After the protest, when members heard through media coverage that O’Shea was meeting with Levav one-on-one, they wrote an email to O’Shea demanding “inclusion in any talks or agreements with Levav Properties as it relates to our housing.”
“These are our homes and we need to be at any meeting making decisions in regard to our housing,” the email said.
But O’Shea did not feel a large meeting would be effective.
“If you have 30 some odd people in a room, you’ll make the news but you’re not making resolutions,” he said. “I knew that we had Levav making progress.”

Not A ‘Perfect’ Resolution
Eventually, Levav reached out to Robinson and her brother with an offer to allow them to stay into their apartment for one year and pay the same rent they paid before Levav acquired the property. They will not receive the rent forgiveness or relocation assistance that Levav agreed to for the other residents.
“What I wanted was more time, and that’s what I got,” said Robinson. “This gives us time to really look for what we want.”
Robinson said she wishes her neighbors in the Levav buildings had gotten more time, too.
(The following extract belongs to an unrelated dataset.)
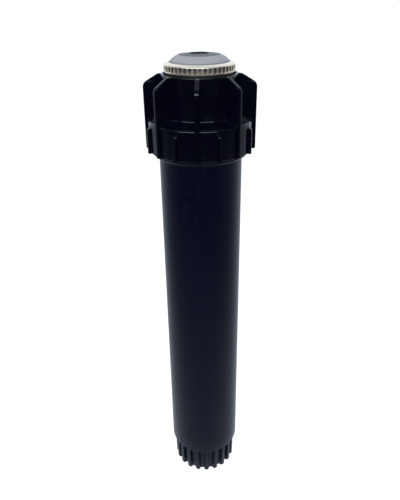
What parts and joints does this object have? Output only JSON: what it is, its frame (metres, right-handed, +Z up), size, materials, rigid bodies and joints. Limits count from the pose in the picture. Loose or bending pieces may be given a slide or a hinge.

The extra time, she said, will hopefully allow her and her brother to find another home in Beverly because they have forged strong friendships here.
In her 72 years, Robinson has lived all over the city, but she says there’s something special about Beverly.
“I’ve never been in a neighborhood as friendly, a neighborhood as safe,” she said. “Beverly has a feeling. I don’t know how to explain it, but it’s a feeling. It’s a warm, welcoming feeling. People look out for each other here.”
Several tenants regret that they will not be able to remain in the Beverly area, but say they are grateful to have a resolution that will at least help them relocate.
“This isn’t perfect, but it does go a long way,” said O’Shea. “And it’s a good deal for my most vulnerable residents, my senior residents.”
O’Shea Neighbors United said in a press release they intend to continue working for tenants’ rights, with a focus on encouraging O’Shea to support a Just Cause law for Chicago. The law would require landlords to pay relocation costs or offer rent assistance to tenants when their leases are terminated without a just reason.